- **The exercise**: Look for "context" in the listing below. Gather each line that contains it.

- **Data section**:

****************************************

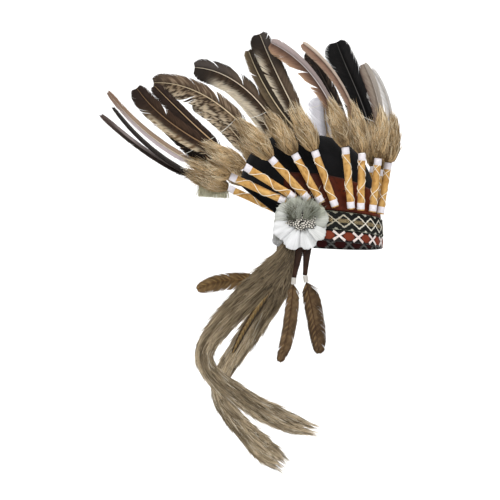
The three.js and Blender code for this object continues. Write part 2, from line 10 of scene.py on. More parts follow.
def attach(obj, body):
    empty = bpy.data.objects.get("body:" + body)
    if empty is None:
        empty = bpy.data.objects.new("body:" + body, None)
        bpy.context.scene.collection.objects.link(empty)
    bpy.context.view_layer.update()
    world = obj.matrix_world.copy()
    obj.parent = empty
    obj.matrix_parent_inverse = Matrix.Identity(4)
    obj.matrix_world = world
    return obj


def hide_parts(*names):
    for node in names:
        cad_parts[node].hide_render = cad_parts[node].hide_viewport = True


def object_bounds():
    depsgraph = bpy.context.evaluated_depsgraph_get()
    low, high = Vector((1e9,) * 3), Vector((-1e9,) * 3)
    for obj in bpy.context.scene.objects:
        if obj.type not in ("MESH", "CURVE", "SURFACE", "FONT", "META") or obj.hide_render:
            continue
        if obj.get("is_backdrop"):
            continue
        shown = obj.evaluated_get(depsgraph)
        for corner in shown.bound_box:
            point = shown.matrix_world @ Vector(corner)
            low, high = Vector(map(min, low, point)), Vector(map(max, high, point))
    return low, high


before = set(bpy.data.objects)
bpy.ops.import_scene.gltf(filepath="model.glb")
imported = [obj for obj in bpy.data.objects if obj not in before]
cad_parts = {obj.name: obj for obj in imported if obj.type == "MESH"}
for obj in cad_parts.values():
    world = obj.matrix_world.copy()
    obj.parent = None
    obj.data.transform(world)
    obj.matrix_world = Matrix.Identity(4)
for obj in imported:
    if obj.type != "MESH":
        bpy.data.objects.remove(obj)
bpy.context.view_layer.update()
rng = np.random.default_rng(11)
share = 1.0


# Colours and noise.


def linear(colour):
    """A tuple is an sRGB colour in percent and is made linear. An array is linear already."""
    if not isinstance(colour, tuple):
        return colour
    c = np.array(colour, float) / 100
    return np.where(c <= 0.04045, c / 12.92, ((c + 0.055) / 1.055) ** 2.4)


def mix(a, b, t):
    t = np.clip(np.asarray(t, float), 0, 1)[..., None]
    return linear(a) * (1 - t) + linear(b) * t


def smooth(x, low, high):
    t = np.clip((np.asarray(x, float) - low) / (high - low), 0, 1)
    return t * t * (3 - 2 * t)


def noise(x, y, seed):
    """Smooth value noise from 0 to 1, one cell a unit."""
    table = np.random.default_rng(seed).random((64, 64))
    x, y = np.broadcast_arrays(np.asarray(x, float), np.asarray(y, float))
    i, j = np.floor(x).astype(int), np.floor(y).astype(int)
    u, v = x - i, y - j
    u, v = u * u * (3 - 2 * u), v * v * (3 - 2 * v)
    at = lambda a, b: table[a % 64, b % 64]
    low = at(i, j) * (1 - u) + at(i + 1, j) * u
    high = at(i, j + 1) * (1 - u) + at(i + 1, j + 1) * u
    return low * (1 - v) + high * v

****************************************

- **Final result**:
        bpy.context.scene.collection.objects.link(empty)
    bpy.context.view_layer.update()
    depsgraph = bpy.context.evaluated_depsgraph_get()
    for obj in bpy.context.scene.objects:
bpy.context.view_layer.update()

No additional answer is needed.